Description of the task: Write every line of the material out exactly as shown.

----------

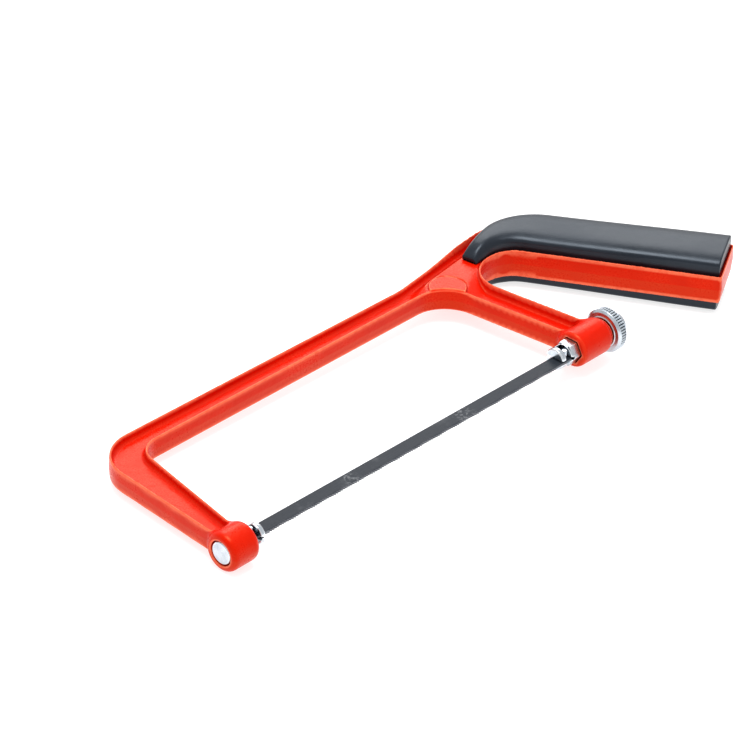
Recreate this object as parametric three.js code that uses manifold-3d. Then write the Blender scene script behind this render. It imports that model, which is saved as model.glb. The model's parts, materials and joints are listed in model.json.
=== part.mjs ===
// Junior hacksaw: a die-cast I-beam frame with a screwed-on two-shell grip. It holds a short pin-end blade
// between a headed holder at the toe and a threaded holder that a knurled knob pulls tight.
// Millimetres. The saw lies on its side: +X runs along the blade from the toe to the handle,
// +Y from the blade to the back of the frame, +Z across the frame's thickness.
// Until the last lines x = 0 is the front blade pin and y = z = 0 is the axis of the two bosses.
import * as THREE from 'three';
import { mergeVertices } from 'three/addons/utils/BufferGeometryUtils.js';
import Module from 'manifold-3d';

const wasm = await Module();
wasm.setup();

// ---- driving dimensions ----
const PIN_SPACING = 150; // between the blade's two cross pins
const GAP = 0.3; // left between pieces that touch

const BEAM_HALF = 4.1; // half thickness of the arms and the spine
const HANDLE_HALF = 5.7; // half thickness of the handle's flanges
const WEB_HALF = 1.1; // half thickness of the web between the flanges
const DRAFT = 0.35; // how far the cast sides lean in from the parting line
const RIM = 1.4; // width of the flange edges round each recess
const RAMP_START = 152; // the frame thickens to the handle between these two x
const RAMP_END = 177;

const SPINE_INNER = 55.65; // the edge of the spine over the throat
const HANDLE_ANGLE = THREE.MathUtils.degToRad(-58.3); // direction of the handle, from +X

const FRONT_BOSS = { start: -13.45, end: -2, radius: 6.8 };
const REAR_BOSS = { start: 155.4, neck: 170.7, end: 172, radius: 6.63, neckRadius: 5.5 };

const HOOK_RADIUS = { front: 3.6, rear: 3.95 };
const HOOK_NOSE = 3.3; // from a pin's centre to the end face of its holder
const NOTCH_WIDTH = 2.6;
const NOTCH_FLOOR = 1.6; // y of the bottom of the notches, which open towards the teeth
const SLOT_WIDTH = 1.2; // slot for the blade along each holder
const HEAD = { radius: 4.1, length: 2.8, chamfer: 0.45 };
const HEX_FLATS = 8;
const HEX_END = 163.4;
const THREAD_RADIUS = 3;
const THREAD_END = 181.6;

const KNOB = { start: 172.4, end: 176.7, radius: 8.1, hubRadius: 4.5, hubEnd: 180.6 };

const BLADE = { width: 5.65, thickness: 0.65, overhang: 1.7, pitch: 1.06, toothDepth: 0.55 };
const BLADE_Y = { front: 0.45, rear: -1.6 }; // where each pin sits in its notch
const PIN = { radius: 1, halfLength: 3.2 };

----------

Output for this task:
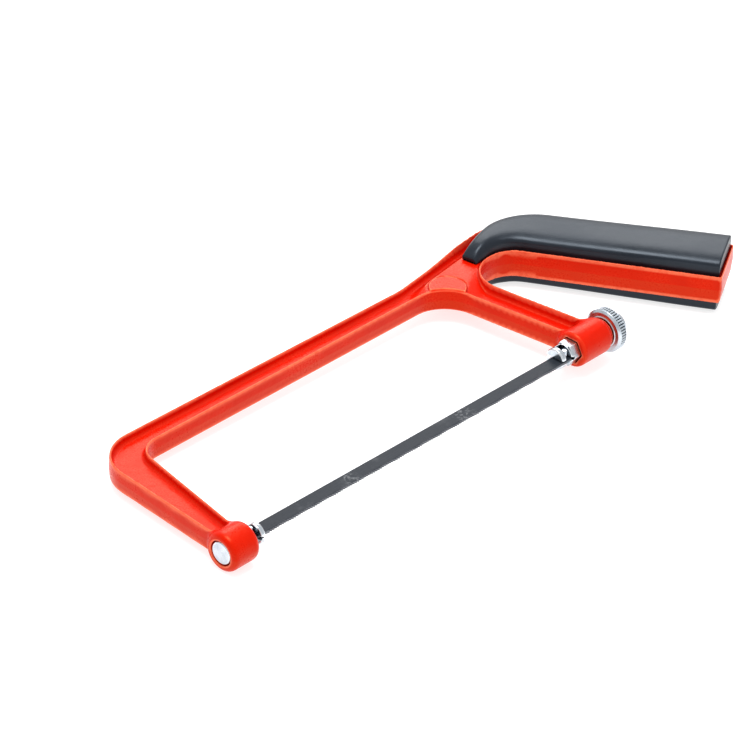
Recreate this object as parametric three.js code that uses manifold-3d. Then write the Blender scene script behind this render. It imports that model, which is saved as model.glb. The model's parts, materials and joints are listed in model.json.
=== part.mjs ===
// Junior hacksaw: a die-cast I-beam frame with a screwed-on two-shell grip. It holds a short pin-end blade
// between a headed holder at the toe and a threaded holder that a knurled knob pulls tight.
// Millimetres. The saw lies on its side: +X runs along the blade from the toe to the handle,
// +Y from the blade to the back of the frame, +Z across the frame's thickness.
// Until the last lines x = 0 is the front blade pin and y = z = 0 is the axis of the two bosses.
import * as THREE from 'three';
import { mergeVertices } from 'three/addons/utils/BufferGeometryUtils.js';
import Module from 'manifold-3d';

const wasm = await Module();
wasm.setup();

// ---- driving dimensions ----
const PIN_SPACING = 150; // between the blade's two cross pins
const GAP = 0.3; // left between pieces that touch

const BEAM_HALF = 4.1; // half thickness of the arms and the spine
const HANDLE_HALF = 5.7; // half thickness of the handle's flanges
const WEB_HALF = 1.1; // half thickness of the web between the flanges
const DRAFT = 0.35; // how far the cast sides lean in from the parting line
const RIM = 1.4; // width of the flange edges round each recess
const RAMP_START = 152; // the frame thickens to the handle between these two x
const RAMP_END = 177;

const SPINE_INNER = 55.65; // the edge of the spine over the throat
const HANDLE_ANGLE = THREE.MathUtils.degToRad(-58.3); // direction of the handle, from +X

const FRONT_BOSS = { start: -13.45, end: -2, radius: 6.8 };
const REAR_BOSS = { start: 155.4, neck: 170.7, end: 172, radius: 6.63, neckRadius: 5.5 };

const HOOK_RADIUS = { front: 3.6, rear: 3.95 };
const HOOK_NOSE = 3.3; // from a pin's centre to the end face of its holder
const NOTCH_WIDTH = 2.6;
const NOTCH_FLOOR = 1.6; // y of the bottom of the notches, which open towards the teeth
const SLOT_WIDTH = 1.2; // slot for the blade along each holder
const HEAD = { radius: 4.1, length: 2.8, chamfer: 0.45 };
const HEX_FLATS = 8;
const HEX_END = 163.4;
const THREAD_RADIUS = 3;
const THREAD_END = 181.6;

const KNOB = { start: 172.4, end: 176.7, radius: 8.1, hubRadius: 4.5, hubEnd: 180.6 };

const BLADE = { width: 5.65, thickness: 0.65, overhang: 1.7, pitch: 1.06, toothDepth: 0.55 };
const BLADE_Y = { front: 0.45, rear: -1.6 }; // where each pin sits in its notch
const PIN = { radius: 1, halfLength: 3.2 };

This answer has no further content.